Évaluation de la doctrine d’Abou Dharr
La réalité contemporaine diffère radicalement de la réalité de la société arabe au VIIe siècle. L’agriculture était le secteur dominant de l’économie. Les esclaves constituent avec la terre les principaux moyens de production. L’industrie n’existait pas et l’artisanat fournissaient les produits transformés. Le secteur tertiaire se limitait au commerce. Ce constat implique que la doctrine d’Abou Dharr, selon son modèle d’origine, ne peut prétendre résoudre de manière efficace les problèmes économiques contemporains. Toute doctrine économique et sociale découle d’une réalité donnée et constitue une tentative de résolution des problèmes que pose cette réalité.
Par conséquent, toutes les thèses qui qualifient Abou Dharr de pionnier du socialisme sont un anhistoriques. Au lieu de chercher leur légitimité dans leur réalité présente et la lutte quotidienne, cette thèse la réfléchit sur le passé historique. Mais quelle que soit sa grandeur, le passé ne peut se substituer au présent qui demeure la seule voie de l’avenir.
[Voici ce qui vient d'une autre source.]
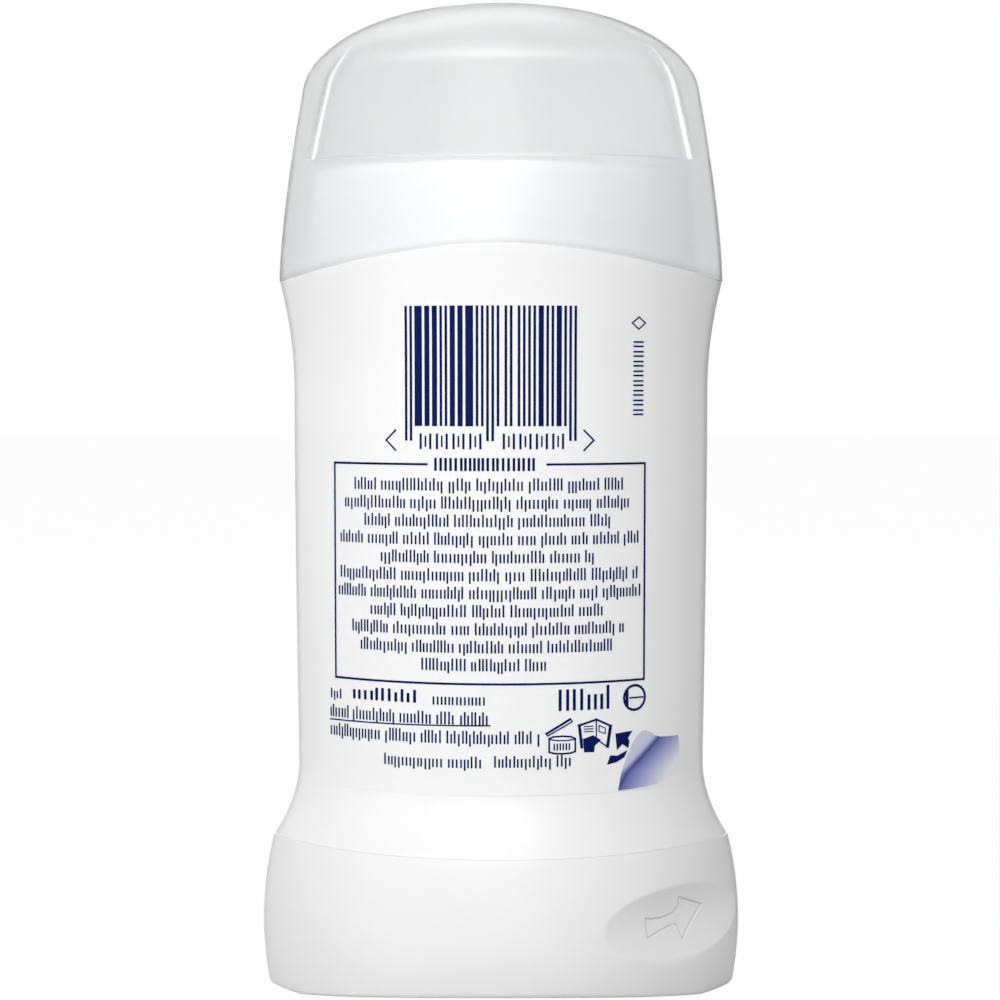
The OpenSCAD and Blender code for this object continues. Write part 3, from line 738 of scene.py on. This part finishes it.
def make_spindle():
    """The spindle with its left-hand thread, turned in rings and swept as one ridge."""
    steps, root = 40, SPINDLE_R - THREAD_DEPTH
    low, top = FLANGE_Z + FLANGE_T, NECK_Z - SPINDLE_DROP
    profile = [
        (JOURNAL_R - 0.3, SPIGOT_Z), (JOURNAL_R, SPIGOT_Z + 0.3), (JOURNAL_R, FLANGE_Z),
        (FLANGE_R, FLANGE_Z), (FLANGE_R, low - 0.3), (FLANGE_R - 0.3, low), (root, low),
        (root, top - 0.6), (root - 0.6, top),
    ]
    turns = [2 * math.pi * k / steps for k in range(steps)]
    rings = [[(r * math.cos(t), r * math.sin(t), z) for t in turns] for r, z in profile]
    shaft = loft(rings, (0, 0, SPIGOT_Z), (0, 0, top))
    start, end = low + THREAD_BACK, top - THREAD_BACK
    count = int((end - start) / SCREW_LEAD * steps)
    sections = []
    for i in range(count + 1):
        turn = -2 * math.pi * i / steps
        z = start + SCREW_LEAD * i / steps
        grow = min(1, i / 12, (count - i) / 12)
        crest = root + 0.02 + (SPINDLE_R - root - 0.02) * grow
        foot, half = THREAD_FOOT / 2, THREAD_CREST / 2
        cut = [(root - 0.2, -foot), (crest, -half), (crest, half), (root - 0.2, foot)]
        sections.append([(r * math.cos(turn), r * math.sin(turn), z + dz) for r, dz in cut])
    verts = [p for cut in sections for p in cut]
    faces = []
    for i in range(count):
        for k in range(4):
            j = (k + 1) % 4
            faces.append((4 * i + k, 4 * i + 4 + k, 4 * i + 4 + j, 4 * i + j))
    faces += [(0, 1, 2, 3), tuple(4 * count + k for k in (3, 2, 1, 0))]
    piece = make("spindle_thread", [shaft, (verts, faces)], white_inner)
    fit_out(piece, "base", "mechanism_plastic", "spindle")


# Label and print

def label_point(s, z, out):
    """A point of the label's face: s round from the middle, z up, out proud of the barrel."""
    level = z
    for _ in range(12):
        a, b = barrel_ab(level)
        x, y = along(a, b, s, out)
        level = z - barrel_rise(level) * arch(x, a, SHOULDER_POWER)
    return x, y, z


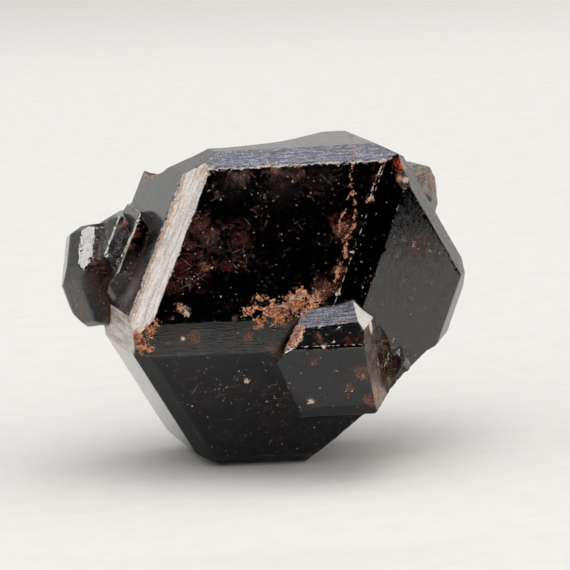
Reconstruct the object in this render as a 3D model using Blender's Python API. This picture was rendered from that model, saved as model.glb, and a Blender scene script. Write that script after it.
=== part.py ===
"""A garnet crystal with smaller crystals grown into it, as one closed solid.

The crystal is a rhombic dodecahedron, drawn out along one edge direction. Each of its edges is cut by a
narrow strip of the trapezohedron, so every crystal here is the common part of 36 half-spaces. The smaller
crystals are cut the same way and joined to the large one, and the broken places are taken off last.
Sizes are in millimetres, and turned into metres as they are used. +Z is up, and the crystal stands on its
bottom face, with the origin under the middle of its bounding box.
"""

import math

import bmesh
import bpy
from mathutils import Euler, Matrix, Vector, noise

MM = 0.001

# The twelve rhomb faces by Miller index, named by where they look when the crystal stands on its bottom face.
RHOMB_FACES = {
    "top": (0, 1, 1),
    "bottom": (0, -1, -1),
    "front_upper": (1, 1, 0),
    "front_lower": (1, 0, -1),
    "left_upper": (1, 0, 1),
    "left_lower": (1, -1, 0),
    "left": (0, -1, 1),
    "right": (0, 1, -1),
    "right_upper": (-1, 1, 0),
    "right_lower": (-1, 0, -1),
    "back_upper": (-1, 0, 1),
    "back_lower": (-1, -1, 0),
}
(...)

Et de fait, dès le déclenchement de la révolution industrielle en Europe, la pensée sociale a évolué passant de l’idée du contrat social entre les différentes classes à l’idée de la lutte des classes, du socialisme utopique au socialisme « scientifique », de la réforme à la révolution…
Où se situe la doctrine d’Abou Dharr ? Cette doctrine appartient à l’égalitarisme utopique c’est-à-dire à la pensée présocialiste. Deux éléments prouvent ce qui précède à savoir l’attitude à l’égard de la propriété privée et la position vis-à-vis de l’accumulation du capital. Abou Dharr n’a pas mis en cause la propriété privée des moyens de production. Pour la pensée socialiste, c’est elle qui est à l’origine des disparités sociales. Si Abou Dharr n’est pas arrivé à la même conclusion c’est parce que l’état de développement des forces productives à son époque ne le permettait pas. Il s’est limité à l’examen de la sphère de la répartition. Les choses demeureront ainsi par la suite jusqu’à l’apparition des Quarmates qui fonderont un état collectiviste au IXe-Xe siècles dans le nord-est de l’Arabie.
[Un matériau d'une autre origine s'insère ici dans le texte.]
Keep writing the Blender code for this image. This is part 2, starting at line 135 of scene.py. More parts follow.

Quant à l’accumulation du capital en s’opposant à l’épargne à la thésaurisation, Abou Dharr, a appelé les musulmans à dépenser leur argent et à répartir l’excédent entre les pauvres. Ainsi, il a négligé la nécessité de développement économique qui commande la mobilisation de capitaux de plus en plus important, capitaux qui ne peuvent être obtenus que par une accumulation du capital résultant de l’épargne.
Il est vrai que son objectif était de mettre fin à la monopolisation des capitaux par quelques individus. Mais il n’a pas songé par exemple à conférer à l’état le rôle de réaliser l’accumulation du capital. Cette nécessité de l’accumulation du capital a échappé Abou Dharr parce qu’il croyait que les techniques ne pouvaient évoluer et par voie de conséquence l’investissement ne pouvait prendre que la forme de l’acquisition de terres. Dans ce cadre, l’accumulation était une source de régression sociale puisqu’elle encourageait la formation d’une oligarchie foncière.
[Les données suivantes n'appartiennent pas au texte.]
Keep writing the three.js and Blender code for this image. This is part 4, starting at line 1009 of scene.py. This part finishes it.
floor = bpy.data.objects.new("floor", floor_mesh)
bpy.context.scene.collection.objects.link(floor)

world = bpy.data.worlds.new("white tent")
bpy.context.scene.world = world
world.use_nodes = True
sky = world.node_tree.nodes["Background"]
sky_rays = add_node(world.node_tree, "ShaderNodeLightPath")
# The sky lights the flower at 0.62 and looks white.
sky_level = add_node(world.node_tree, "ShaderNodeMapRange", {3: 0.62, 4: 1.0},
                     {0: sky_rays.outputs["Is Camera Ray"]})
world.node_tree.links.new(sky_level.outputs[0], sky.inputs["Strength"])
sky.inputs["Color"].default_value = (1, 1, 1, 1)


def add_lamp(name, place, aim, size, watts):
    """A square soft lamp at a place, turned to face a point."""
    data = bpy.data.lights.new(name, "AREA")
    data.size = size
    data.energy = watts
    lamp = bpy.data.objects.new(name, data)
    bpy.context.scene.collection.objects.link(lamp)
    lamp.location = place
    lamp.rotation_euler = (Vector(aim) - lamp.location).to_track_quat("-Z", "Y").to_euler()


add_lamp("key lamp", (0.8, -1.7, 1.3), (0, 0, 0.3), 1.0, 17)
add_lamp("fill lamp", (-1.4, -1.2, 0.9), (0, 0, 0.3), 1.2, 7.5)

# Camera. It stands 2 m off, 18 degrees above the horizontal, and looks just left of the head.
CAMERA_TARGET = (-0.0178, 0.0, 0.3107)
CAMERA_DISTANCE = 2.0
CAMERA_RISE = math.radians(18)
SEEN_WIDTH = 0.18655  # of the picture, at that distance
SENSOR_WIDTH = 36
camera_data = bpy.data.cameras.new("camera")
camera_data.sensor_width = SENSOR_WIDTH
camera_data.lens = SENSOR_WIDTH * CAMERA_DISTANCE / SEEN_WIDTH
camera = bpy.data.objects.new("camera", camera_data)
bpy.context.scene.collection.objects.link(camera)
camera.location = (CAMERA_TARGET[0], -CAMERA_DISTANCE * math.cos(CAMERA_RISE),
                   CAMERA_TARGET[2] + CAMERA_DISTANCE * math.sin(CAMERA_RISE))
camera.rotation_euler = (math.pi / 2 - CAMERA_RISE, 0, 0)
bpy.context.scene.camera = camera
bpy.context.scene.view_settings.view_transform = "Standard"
Ces deux failles ne peuvent dénier à Abou Dharr le mérite d’être le pionnier de la révolte sociale dans l’histoire musulmane. Il est le premier à se ranger résolument du côté des classes sociales opprimées et à avoir un rapport social profond avec les textes religieux. C’est peut-être là que réside son apport le plus important et le plus significatif. Il n’était ni un simple ascète ni un socialiste. Il n’était ni un anarchiste ni un extrémiste. C’était un égalitariste dans le sens le plus noble du terme. Il avait vécu pour l’égalité il était mort pour l’égalité.